In the early 1960s as a Boston youth, Rowan played banjo with the great Bill Monroe, the Kentucky-born mandolin player, singer, and songwriter credited with launching bluegrass. Rowan and New Jersey-born Grisman became acquainted on the southern circuit of bluegrass jamborees that appealed to them both. In the late 1960s, the two started the progressive rock band Earth Opera, whose epic song “The Great American Eagle Tragedy” (also the title of an album) was one of the era’s most angry and biting Vietnam War protests.

The musician credits on that album provided a good indication of just how talented and versatile both men had become as musicians. Rowan sang and played acoustic and electric guitar and tenor saxophone, and he wrote all but one of the songs; Grisman contributed mandolin, mandocello, piano, and alto saxophone and sang. (The other band members were Paul Dillon and John Nagy.)

Rowan later wrote a counterculture-friendly song called “Panama Red” that was recorded in 1973 by a hippy/country group with Dead connections called New Riders of the Purple Sage. It became quite popular on FM radio. Old & In the Way played the song live, and it’s on their 1975 record.

Rowan says his shows with the Grisman Project are a way to remember Garcia the banjo player and bluegrass lover, a long way from his visionary guitar work on Grateful Dead’s Dark Star. “You live to play the banjo and all of a sudden you get a whole lot more interest from other people for playing the guitar,” Rowan says of Garcia’s career. “And he wanted so badly to learn and absorb everything and translate it to guitar. But his first instrument was the five-string banjo.”

Rowan says he’s especially looking forward to the Cincinnati show as he recalls playing at one of the Tall Stacks roots music concerts here and was a fan and friend of Katie Laur, the tireless Cincinnati champion of bluegrass who died in 2024.

An undated photo of Jerry Garcia (left), David Grisman, and young Sam Grisman.

Photograph courtesy samgrismanproject.net

Sam Grisman, who organized this tour and plays bass in the band, is the son of David Grisman, who at 80 is semi-retired these days and not traveling.

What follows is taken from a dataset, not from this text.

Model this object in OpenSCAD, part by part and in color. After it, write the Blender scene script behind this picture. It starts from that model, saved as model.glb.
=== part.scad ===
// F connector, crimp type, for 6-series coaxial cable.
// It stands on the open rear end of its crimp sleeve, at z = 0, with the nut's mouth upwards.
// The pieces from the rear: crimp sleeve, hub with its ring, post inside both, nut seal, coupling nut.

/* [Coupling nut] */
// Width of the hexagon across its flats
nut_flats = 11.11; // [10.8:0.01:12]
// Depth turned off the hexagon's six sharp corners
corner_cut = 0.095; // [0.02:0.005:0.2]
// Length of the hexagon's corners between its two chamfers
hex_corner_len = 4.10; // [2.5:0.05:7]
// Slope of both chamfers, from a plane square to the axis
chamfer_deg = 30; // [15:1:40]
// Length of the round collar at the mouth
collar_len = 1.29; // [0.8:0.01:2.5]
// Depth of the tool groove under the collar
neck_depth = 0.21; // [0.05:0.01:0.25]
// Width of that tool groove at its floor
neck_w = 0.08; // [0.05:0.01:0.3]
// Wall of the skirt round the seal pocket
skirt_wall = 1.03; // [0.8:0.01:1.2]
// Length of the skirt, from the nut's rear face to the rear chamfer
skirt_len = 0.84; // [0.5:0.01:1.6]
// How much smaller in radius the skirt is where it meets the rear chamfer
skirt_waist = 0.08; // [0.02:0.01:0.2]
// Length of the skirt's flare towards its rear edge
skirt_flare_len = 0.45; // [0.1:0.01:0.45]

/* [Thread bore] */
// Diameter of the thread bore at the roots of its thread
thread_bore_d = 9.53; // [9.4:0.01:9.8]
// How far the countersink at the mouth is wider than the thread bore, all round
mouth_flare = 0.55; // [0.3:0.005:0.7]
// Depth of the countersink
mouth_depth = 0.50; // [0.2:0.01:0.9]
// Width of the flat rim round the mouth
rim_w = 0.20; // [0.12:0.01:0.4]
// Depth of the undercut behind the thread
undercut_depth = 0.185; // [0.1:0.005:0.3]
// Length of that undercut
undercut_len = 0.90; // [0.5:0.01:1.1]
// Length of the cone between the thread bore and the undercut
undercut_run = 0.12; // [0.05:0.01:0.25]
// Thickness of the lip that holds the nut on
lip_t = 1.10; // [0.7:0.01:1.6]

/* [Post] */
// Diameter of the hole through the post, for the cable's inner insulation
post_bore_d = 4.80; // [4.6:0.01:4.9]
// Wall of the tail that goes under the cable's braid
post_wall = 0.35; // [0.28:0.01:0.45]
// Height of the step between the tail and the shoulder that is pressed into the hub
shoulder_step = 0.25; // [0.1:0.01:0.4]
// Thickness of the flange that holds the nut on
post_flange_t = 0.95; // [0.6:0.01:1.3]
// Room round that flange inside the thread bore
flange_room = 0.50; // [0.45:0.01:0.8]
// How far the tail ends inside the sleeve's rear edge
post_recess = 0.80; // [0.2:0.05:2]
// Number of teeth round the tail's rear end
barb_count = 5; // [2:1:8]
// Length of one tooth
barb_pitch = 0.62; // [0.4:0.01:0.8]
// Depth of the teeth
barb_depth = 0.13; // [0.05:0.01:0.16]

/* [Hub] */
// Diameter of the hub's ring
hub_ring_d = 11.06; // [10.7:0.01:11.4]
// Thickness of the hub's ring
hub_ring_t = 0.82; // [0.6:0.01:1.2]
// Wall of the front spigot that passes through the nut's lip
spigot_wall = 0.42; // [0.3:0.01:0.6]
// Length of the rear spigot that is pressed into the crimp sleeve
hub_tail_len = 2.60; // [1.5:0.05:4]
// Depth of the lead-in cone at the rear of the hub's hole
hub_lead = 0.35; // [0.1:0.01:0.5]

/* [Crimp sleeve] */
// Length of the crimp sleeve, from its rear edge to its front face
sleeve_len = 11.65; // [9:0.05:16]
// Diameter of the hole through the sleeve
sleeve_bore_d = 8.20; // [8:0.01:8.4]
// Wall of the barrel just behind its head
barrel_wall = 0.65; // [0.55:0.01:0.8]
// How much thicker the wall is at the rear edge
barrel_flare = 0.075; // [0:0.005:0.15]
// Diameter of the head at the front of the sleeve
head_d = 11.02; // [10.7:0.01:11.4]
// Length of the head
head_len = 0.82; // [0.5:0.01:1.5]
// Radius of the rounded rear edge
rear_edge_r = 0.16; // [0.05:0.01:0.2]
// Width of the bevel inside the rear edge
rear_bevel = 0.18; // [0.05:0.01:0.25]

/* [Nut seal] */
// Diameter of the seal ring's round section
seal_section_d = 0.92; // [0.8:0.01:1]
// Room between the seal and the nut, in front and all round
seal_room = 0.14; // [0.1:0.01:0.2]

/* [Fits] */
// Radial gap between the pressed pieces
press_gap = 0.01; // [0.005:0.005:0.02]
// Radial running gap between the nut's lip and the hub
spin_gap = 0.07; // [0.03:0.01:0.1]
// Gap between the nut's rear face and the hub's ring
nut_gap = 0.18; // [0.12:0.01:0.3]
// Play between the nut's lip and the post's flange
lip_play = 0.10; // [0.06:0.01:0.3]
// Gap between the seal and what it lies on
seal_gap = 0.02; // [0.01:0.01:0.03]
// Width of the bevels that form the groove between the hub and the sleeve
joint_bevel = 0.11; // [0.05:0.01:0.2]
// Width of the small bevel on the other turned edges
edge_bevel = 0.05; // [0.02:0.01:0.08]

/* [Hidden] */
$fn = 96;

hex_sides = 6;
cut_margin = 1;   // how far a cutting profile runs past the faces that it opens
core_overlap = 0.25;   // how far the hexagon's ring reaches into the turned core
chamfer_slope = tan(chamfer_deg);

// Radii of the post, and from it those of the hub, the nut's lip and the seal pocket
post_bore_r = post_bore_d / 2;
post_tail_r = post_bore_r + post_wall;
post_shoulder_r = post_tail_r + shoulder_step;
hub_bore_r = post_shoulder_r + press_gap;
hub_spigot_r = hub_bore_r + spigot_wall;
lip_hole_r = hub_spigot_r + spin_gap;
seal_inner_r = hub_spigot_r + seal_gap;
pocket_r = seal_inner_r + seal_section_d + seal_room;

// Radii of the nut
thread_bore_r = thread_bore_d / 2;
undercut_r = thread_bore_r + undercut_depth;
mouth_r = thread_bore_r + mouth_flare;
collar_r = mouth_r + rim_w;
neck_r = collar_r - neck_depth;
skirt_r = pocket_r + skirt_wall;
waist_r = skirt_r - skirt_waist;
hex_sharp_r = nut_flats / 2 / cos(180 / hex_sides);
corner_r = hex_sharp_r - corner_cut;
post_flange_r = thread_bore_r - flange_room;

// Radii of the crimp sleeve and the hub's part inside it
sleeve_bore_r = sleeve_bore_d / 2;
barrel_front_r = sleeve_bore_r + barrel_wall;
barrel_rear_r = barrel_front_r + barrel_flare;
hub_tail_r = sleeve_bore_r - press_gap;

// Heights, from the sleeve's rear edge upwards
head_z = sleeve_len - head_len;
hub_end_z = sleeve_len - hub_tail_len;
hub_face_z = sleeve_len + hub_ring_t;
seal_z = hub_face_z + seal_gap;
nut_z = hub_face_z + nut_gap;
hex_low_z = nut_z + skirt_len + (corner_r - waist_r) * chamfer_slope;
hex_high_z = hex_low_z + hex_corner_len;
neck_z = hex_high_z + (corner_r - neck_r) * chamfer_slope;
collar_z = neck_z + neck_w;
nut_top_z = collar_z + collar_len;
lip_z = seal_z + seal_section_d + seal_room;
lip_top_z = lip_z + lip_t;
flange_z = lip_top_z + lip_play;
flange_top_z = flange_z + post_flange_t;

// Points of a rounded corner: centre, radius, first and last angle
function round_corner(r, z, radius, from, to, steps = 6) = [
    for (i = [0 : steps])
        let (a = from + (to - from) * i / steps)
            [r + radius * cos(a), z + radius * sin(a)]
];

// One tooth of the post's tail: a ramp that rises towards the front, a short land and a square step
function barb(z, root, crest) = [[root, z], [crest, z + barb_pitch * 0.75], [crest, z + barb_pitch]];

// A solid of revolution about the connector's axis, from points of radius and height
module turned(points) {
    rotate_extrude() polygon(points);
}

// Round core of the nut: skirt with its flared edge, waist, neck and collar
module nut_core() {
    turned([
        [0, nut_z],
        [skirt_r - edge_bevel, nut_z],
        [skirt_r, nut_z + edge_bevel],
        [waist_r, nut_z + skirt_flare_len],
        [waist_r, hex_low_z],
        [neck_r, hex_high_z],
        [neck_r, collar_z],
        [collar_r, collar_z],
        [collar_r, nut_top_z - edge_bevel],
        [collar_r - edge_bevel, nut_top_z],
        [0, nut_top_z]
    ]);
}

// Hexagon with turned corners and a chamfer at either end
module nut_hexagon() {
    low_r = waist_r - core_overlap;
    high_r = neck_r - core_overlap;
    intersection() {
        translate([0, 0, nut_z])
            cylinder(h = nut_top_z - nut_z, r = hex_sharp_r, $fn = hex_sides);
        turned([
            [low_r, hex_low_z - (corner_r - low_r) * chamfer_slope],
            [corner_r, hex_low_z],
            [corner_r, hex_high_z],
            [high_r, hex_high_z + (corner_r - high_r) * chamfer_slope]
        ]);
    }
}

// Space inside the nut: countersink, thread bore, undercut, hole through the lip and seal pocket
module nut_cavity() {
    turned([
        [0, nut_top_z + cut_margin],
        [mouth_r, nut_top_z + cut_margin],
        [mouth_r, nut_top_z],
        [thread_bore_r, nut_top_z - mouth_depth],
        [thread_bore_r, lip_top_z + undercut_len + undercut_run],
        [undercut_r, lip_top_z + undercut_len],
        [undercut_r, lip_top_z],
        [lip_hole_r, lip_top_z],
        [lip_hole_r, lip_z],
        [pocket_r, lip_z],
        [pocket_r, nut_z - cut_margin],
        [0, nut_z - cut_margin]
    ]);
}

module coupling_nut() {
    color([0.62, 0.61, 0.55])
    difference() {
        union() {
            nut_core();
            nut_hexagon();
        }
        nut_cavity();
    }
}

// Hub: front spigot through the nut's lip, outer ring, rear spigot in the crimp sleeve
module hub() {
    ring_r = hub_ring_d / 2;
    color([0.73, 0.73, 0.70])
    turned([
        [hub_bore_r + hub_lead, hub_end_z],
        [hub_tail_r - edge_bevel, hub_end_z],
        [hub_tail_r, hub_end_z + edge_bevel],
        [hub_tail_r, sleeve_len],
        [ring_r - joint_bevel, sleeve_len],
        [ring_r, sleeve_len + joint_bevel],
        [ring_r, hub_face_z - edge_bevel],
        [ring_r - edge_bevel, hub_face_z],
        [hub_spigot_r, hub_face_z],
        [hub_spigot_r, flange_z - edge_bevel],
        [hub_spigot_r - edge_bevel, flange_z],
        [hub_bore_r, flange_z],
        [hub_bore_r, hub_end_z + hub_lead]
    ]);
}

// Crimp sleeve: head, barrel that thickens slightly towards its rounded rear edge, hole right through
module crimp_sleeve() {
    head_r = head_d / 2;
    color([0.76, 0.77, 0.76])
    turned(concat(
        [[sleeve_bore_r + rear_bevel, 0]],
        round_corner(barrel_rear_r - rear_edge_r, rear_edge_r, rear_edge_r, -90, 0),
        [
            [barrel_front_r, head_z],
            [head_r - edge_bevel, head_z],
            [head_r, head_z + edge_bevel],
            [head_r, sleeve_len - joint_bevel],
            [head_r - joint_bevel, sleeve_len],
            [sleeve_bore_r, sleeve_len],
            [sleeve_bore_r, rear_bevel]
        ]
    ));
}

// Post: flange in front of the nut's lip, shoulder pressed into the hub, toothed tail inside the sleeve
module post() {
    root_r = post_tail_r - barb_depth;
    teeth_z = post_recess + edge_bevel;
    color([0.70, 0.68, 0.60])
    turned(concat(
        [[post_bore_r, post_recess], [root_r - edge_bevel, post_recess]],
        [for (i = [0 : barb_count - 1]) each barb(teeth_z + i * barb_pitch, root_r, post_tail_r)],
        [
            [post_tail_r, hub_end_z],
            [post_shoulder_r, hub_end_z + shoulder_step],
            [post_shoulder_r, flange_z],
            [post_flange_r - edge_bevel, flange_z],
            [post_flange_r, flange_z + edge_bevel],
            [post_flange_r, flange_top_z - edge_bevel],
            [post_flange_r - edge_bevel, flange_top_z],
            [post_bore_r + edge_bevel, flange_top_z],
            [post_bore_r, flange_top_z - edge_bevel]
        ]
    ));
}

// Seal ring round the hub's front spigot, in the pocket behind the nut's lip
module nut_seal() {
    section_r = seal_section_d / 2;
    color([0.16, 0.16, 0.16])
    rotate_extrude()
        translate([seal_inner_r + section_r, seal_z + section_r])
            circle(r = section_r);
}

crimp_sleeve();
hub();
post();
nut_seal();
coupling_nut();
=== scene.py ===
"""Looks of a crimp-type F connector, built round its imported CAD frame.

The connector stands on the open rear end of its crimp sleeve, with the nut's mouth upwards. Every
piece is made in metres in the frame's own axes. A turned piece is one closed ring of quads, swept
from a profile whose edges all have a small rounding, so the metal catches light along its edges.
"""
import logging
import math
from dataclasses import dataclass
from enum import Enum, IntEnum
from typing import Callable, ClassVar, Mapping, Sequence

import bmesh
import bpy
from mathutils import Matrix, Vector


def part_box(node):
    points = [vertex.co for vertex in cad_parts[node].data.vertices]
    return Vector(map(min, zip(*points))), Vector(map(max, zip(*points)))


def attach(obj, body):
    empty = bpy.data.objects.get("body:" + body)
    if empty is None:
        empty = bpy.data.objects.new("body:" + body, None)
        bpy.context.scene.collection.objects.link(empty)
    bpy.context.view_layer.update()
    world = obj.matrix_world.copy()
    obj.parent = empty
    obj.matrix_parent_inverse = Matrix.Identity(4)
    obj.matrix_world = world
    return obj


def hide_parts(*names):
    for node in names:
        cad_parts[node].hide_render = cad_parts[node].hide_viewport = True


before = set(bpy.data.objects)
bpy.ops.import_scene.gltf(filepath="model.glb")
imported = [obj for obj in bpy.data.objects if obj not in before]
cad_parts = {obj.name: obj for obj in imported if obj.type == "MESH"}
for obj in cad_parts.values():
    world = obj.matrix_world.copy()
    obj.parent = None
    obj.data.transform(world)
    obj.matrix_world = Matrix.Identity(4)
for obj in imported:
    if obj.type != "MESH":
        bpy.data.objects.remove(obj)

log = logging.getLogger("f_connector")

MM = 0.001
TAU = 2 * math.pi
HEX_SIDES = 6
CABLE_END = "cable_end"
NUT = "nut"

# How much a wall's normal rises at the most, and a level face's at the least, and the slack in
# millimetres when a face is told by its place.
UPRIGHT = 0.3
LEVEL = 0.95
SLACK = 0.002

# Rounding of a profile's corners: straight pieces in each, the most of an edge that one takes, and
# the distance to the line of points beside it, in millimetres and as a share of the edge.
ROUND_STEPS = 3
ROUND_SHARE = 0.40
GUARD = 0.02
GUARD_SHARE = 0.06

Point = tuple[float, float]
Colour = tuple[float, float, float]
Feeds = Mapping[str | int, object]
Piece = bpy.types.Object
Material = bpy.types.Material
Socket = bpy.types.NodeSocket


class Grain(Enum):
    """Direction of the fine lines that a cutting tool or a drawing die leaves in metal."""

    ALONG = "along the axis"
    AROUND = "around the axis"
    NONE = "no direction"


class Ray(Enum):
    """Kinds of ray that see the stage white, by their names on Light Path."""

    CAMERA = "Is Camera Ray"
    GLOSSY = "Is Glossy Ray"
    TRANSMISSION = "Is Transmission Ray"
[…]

But Project members are hoping to make David proud.

“The biggest blessing of putting this group together is I have such a tremendous network of friends who are talented and have unbridled love and affection for Peter and his catalogue and for the whole catalogue of Dad and Jerry,” Sam says in a telephone interview. “That opens up a more sustainable path for my community of music friends to weave in and out of the Project and play the gigs that make sense for them.”

Sam recalls when his father built a studio in their home in Mill Valley, California, in the Bay Area and Garcia would come over for recording sessions. And even though he was young when Garcia died, Sam vividly recalls his father’s reaction.

“That was quite a memorable event in my early life,” he says. “It was the first time I ever remember hearing my father cry. My parents were watching news and I was watching cartoons in the living room, and I heard screaming in the bedroom and walked in and the TV announcer was saying that Jerry Garcia had died.”

Bluegrass now seems healthy and relevant for younger generations, thanks to ever more updates from artists like Billy Strings. “He’s bridging that gap for lovers of all music,” Sam says about the guitarist/singer/songwriter who sells out concert venues and has won two Grammy Awards for bluegrass albums. “He noticed growing up that his bluegrass guitar heroes, as well as Garcia, had played with David Grisman, so he said my dad needed to be one of the guitar heroes, too.”